Popular with students, the Python language is a more general-purpose programming language than the R or SAS languages. There are some popular big data analytics libraries written in Python such as PySpark and its APIs for many Hadoop ecosystem components and Deep Learning frameworks such as Theano and Tensorflow.
A more recent addition to the data language market, the Julia language is well-designed and can be efficient to execute. It lacks the broad user base and ecosystem of the other languages.
The languages above are those most commonly associated with data science. It is possible to perform data analytics in a wide variety of languages, some of which include large libraries for numerical and statistical analysis including Java, C, Fortran, Octave, SPSS and many more.
Ideally, data scientists can create programs that use the best tool for each aspect of a data science task. Imagine reading data from your SQL database, doing a frequency analysis in a couple of lines using the frequency procedure in the SAS language and then plotting the results using ggplot2 in R. Or, imagine that your highly proficient SAS language analysts can generate data preparation workflows that a new hire with strong skills in Python can leverage.
Switching between R and Python can be done to a certain degree using extensions like the rPy2 library in Python or the rPython package in R.
However, switching between tools often requires serialising and deserialising data from one tool to another, concatenating programs in different languages using a workflow management tool or generating complex bash or shell scripts that can become hard to maintain. The task is so tedious and error-prone that is seldom done other than for large and complex end-to-end scripts.
In these kind of situations WPS is the ideal integrated data science platform, enabling data scientists to use the same program to code end-to-end using the SAS language, R, Python, SQL and Java within the same program and development environment.
So, imagine that we have a large dataset holding customer information with one of the fields being unstructured text data. Using WPS, it is possible to combine in a single script:
- SQL for interacting with the database
- SAS language for data preparation and reporting
- R for text mining
- SAS language for modelling
- Python for additional modelling
The above modelling example in SAS language predicts the capital gain based on age, relationship type, years of education and income level, creating separate models according to gender
WPS Analytics program. One program, multiple languages.

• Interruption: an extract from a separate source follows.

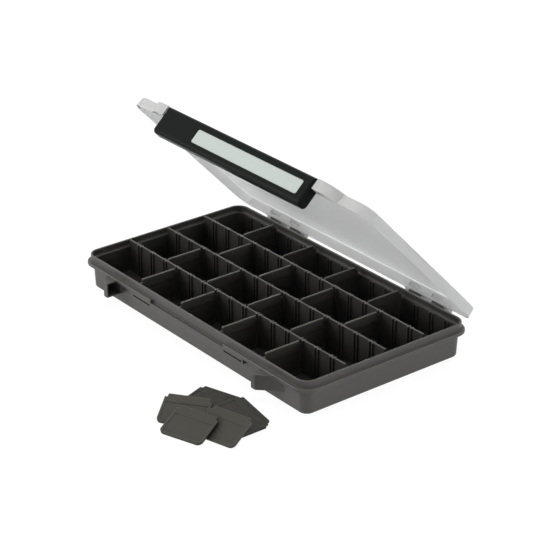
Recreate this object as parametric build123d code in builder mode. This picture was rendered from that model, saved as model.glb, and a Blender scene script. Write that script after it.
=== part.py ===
from build123d import *

import os
from math import cos, radians, sin

os.makedirs("parts", exist_ok=True)

# A flat utility tackle box with an open ribbed tray, a frosted lid held up on snap hinges,
# a long latch bar, and thin dividers that slide into slots between fixed partitions.
# Millimetres, +Z up, the origin is the centre of the tray's underside, the latch faces -Y.

# Tray shell
inner_length = 263.4
channel_count = 4
channel_pitch = 36.5
wall_thickness = 1.6
wall_draft = 1.0
floor_thickness = 2.0
base_round = 2.0
cavity_corner_radius = 6.3
cavity_floor_round = 1.5

# Rim flange, ledge and upstanding lip
rim_overhang = 4.6
rim_top = 22.5
rim_thickness = 2.5
rim_skin = 1.3
rim_round = 0.8
ledge_height = 23.0
lip_inset = 2.6
lip_thickness = 1.6
lip_top = 28.2
lip_round = 0.6

# Partitions and slots
partition_thickness = 1.3
partition_top = 29.0
partition_end_gap = 0.2
slot_count = 15
slot_pitch = 16.78
rib_width = 1.2
rib_depth = 1.1
wall_rib_drop = 0.6

# Dividers
divider_thickness = 1.6
slot_clearance = 0.25
divider_end_clearance = 0.25
divider_floor_clearance = 0.25
divider_top_drop = 0.1
divider_foot_radius = 4.0
divider_shoulder_width = 2.0
divider_shoulder_depth = 3.0
divider_top_round = 1.0
panel_border = 1.9
panel_top_band = 7.6
panel_recess = 0.35
divider_slots = {1: (4, 7, 10, 13), 2: (3, 6, 9, 12), 3: (4, 7, 10, 13), 4: (3, 6, 9, 12)}

# Lid
lid_edge_inset = 0.2
lid_rim_gap = 0.35
lid_top = 31.2
lid_thickness = 1.4
lid_draft = 0.9
lid_top_round = 1.8
lid_open_angle = 46.5

# Hinges: hooks on the tray that push over pins on the lid
hinge_overhang = 5.7
hinge_axis_height = 22.65
hinge_stations = (71.75, 96.85)
knuckle_width = 12.9
pin_radius = 1.5
pin_clearance = 0.2
knuckle_wall = 1.6
knuckle_mouth = 2.4
knuckle_mouth_angle = 35.0
knuckle_arm_height = 1.7
lug_width = 4.0
lug_gap = 0.5
lug_radius = 2.7
grip_bottom = 24.6
grip_top = 28.6
grip_width = 12.0
grip_depth = 0.6
grip_rib_count = 5
grip_rib_width = 1.0


# Latch bar
latch_length = 175.0
latch_front = 87.0
latch_bottom = 8.2
latch_skin = 1.8
latch_gap = 0.45
latch_round = 2.8
latch_corner_round = 3.4
latch_pivot_setback = 3.6
latch_pivot_drop = 3.0
trunnion_radius = 1.4
trunnion_length = 3.2
trunnion_clearance = 0.2
ear_gap = 0.8
ear_face = 6.0
ear_fairing = 16.0
ear_setback = 0.6
ear_wall = 1.6

# Beam under the front of the rim, with a catch in each end
beam_drop = 3.8
catch_inner = 46.0
catch_width = 21.5
catch_depth = 3.2
catch_height = 1.5
catch_sill = 0.7
catch_notch = 2.6
hook_thickness = 1.5
hook_reach = 1.0
hook_clearance = 0.5
trough_length = 90.0
trough_depth = 2.7

# Guard blocks beside the closed latch
guard_gap = 2.0
guard_front = 87.4
guard_bottom = 9.6
guard_top = 21.6
guard_face = 4.5
guard_slope = 9.0
guard_sweep = 8.0
guard_skin = 1.0

# Label window in the latch
label_left = -43.6
label_right = 78.8
label_bottom = 13.9
label_top = 25.5
label_recess = 0.9
label_thickness = 0.6
label_clearance = 0.2
label_corner_radius = 1.8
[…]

Suppose that most of your customer history resides in a structured relational database. It could be ideal to be able to read data directly and use the native language of the database, invoke some stored procedures that have been previously coded, or paste a query that your DBA team has previously created. What if additional data is inside a Hadoop cluster? You can connect to databases to read data using the SAS language, for example in the SQL procedure:
The SAS language is ideal for data preparation with multiple data prep functions including importing, merging, filtering, transformation and reshaping, missing value imputation, validation. For example, you can modify the dataset structure using the SAS language transpose procedure:
The SAS language has less readily useable features for unstructured data. R and Python languages can both leverage rich frameworks to conduct sentiment analysis or tf-idf analysis and convert the output to a structured format for modelling. The SAS language R procedure makes it easy to send a dataset to R where we can derive sentiment variables:
Using an input with users and some text field:
|user 1||I had an awful experience at the store, rude staff, poor customer service, will never go back|
|user 2||Decent service, although slow, overall good experience|
|user 3||I was very pleased with their service, reliable and great value for money|
An output with a sentiment score is obtained, which can be used in further modelling or reports.
|user 1||I had an awful experience at the store, rude staff, poor customer service, will never go back||-0.963|
|user 2||Decent service, although slow, overall good experience||0.158|
|user 3||I was very pleased with their service, reliable and great value for money||0.915|
The Python language has some useful modelling packages such as Scikit-learn and Keras, a high-level API for the Tensorflow and Theano Deep learning frameworks. Using the SAS language Python procedure, it is easy to leverage this feature of Python inside the same program.
Using this approach with World Programming's WPS platform has a number of advantages:
- Analytics programs are easy to deploy - a single program can be scheduled or invoked through the command line
- Easy to maintain analytics pipelines and workflows, since it is only necessary to keep track of a single file for configuration management and version control
- Different skillsets can be leveraged seamlessly using libraries built in different best-of-breed technologies. IP assets can be preserved and reused universally
It is easy to have the best of all worlds, using the most suitable technology for each part of a single analytics process. You can balance the needs of big data, structured and unstructured data, data preparation, processing speed, machine learning, AI features, production deployment and financial cost, free of the limitations of one technology set, yet accessed within a coherent, managed framework and user interface.